Qualcuno ha fatto notare come i divi del rap, che glorificano il successo e amano ostentare il lusso, sarebbero gli elettori ideali di una parte politica che taglia le tasse ai ricchi e si dichiara paladina dell’ impresa privata. Forse anche per questo un altro pezzo grosso dell’ hip hop, Lil Wayne, ha dato il suo sostegno a Trump. «Ho appena avuto un grande incontro con Donald Trump – ha dichiarato via Twitter -. Accanto a quello che ha fatto per la riforma del sistema penale, il Platinum Plan darà alle comunità reale proprietà. Mi ha ascoltato e assicurato che realizzerà quello che ha promesso».
Anche Curtis «50 Cent» Jackson, ultimamente più attore che rapper, ha fatto sentire la sua voce contro Joe Biden. Dopo aver scoperto che il democratico aveva nel programma l’aumento delle tasse ai ricchi ha scritto sui social: «Che cazzo! Io non ci sto. Votate per Trump. Non importa se non gli piacciono i neri». «Non voglio diventare 20cent», ha aggiunto. Travolto dalle polemiche, 50 Cent ha in parte ritrattato, ma ha messo in chiaro che il fascino dei repubblicani per alcune star nere è più legato al fisco che all’interesse per i problemi della comunità. È esattamente quello che pensa anche Lil Pump, artista di origini colombiane della Florida noto per la hit Gucci Gang, che a ottobre ha invitato tutti a votare il presidente in carica contro il piano fiscale di Biden. Altri artisti dell’universo hip hop che hanno dimostrato apprezzamento per The Donald sono stati BlocBoy JB e il newyorkese Fivio Foreign. Prima però di dire che il mondo del rap ha tradito la causa della giustizia sociale vale la pena ricordare come tanti artisti abbiano scelto di stare da un’altra parte. È il caso di Lil Baby, uno dei nomi oggi più in voga, che con la sua The Bigger Picture a sostegno del movimento Black Lives Matter dice delle elezioni: «Dobbiamo partire da qualche parte. Potremmo partire da qui». Oppure degli artisti che hanno partecipato alla compilation Reprise, prodotta dalla Roc Nation di Jay-Z, che raccoglie 11 canzoni di protesta.
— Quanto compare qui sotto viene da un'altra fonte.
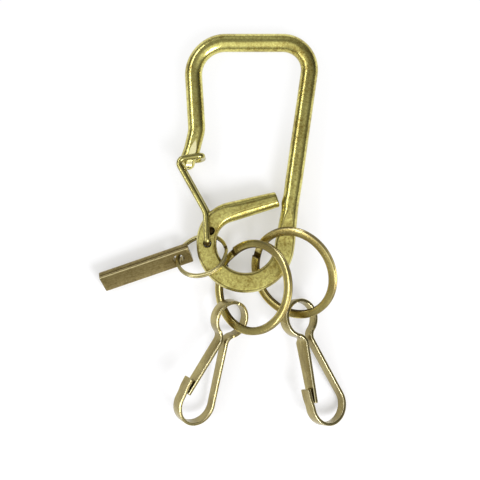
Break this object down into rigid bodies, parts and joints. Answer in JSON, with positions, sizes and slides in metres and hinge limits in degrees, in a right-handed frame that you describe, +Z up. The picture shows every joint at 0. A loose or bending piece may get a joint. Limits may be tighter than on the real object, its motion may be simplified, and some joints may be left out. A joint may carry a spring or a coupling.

Il 2020 ha visto anche il ritorno discografico di alcuni tra i rapper più impegnati: le leggende hip hop Public Enemy e Paris che già nel ’92 scandalizzò con un brano in cui si rappresentava come il killer del presidente George H.W. Bush. Ma più che le rime e i campionamenti nel 2020 parlano i numeri. Il divario tra bianchi e neri negli Usa è a livelli di allarme sociale. La famiglia media bianca è di 11,5 volte più ricca della famiglia media afroamericana. Solo il 40% dei neri ha una casa di proprietà, il dato più basso tra tutti i gruppi etnici. Nel 2020 più di 140 afroamericani sono stati uccisi durante operazioni di polizia.
I neri sono anche la categoria in proporzione più rappresentata tra la popolazione carceraria. Questo sistema non è stato creato certo da Donald Trump e non verrà cambiato da una sola tornata elettorale.